In contrast, the next gen monitoring solutions like eG Enterprise have been designed ground up with multiple domains of control in mind. Administrators can choose between agent-based and agentless monitoring. All communications happen over standard web protocols HTTP/HTTPS, and the agents do not listen on any ports. Not only is this architecture secure, it also lends itself well for operating across cloud providers. Hence, if you are using a next gen monitoring solution like eG Enterprise, the advent of private and public clouds does not mandate an architectural change.

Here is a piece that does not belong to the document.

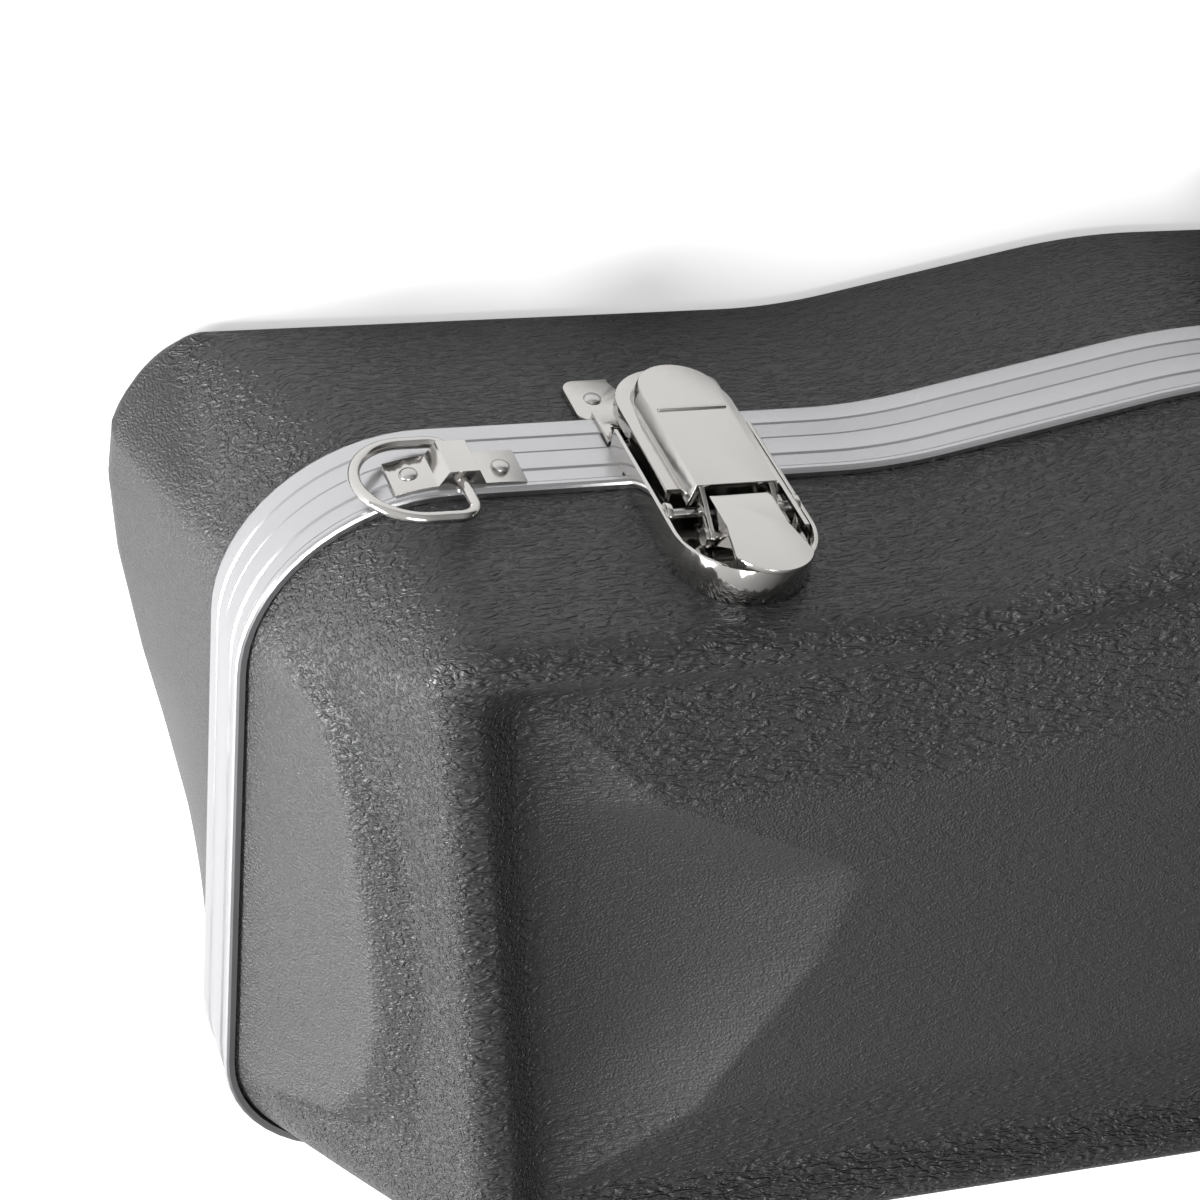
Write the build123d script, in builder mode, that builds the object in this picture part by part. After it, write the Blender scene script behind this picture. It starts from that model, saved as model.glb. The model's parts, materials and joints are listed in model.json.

The metrics collected: Internal monitoring of the applications (by deploying agents to integrate with the application) still has value as it can provide additional details of malfunctioning applications (e.g., which SQL query is slow, or which Java method is taking time). The value of internal monitoring is not de-emphasized because you have moved the application to the cloud.

On the other hand, the advent of the cloud has increased the importance we have to place on external monitoring of applications. The best way of determining if your application hosted in a cloud is working well or not is by periodically measuring its availability and responsiveness. Tools and techniques for performing such external monitoring already exist (we have used external monitoring for years to check on the performance of hosted applications and servers) – you just to make sure you deploy them effectively and that you pay attention to the results.

Based on the above discussion, we can conclude that the cloud has not fundamentally changed the type of metrics that you need to be collecting. Of course, to know if the cloud is working well and what portion of the resources you have paid for are being used, new metrics will have to be incorporated. Most cloud providers have published APIs from which these metrics can be obtained.

Metric analysis and root-cause diagnosis: The analysis of metrics is no different in a cloud environment. The same cannot be said about root-cause diagnosis. Just like the introduction of virtualization introduced additional complexity that had to be handled as part of the root-cause diagnosis process, the introduction of the cloud forces root-cause diagnosis to take into account the functioning of the cloud. For instance, if an application is exhibiting poor response times, is it because the application is malfunctioning, or the workload is unusually high, or is it because the cloud provider is not providing the resources you had requested for the application, or could it be that you have not provisioned the cloud server correctly and hence, you are hitting a resource crunch.  Root-cause diagnosis technology must evolve to handle this additional complexity. As with any new technology, the emphasis of most early solutions for cloud is on the metrics and not on the root-cause diagnosis capability.

To summarize, “monitoring in the cloud” is nothing more than a remote hosting model for the management system. “Monitoring the cloud” requires adaptations to monitoring solutions to accommodate the additional infrastructure tiers involved. The changes required are evolutionary and not radically new in nature.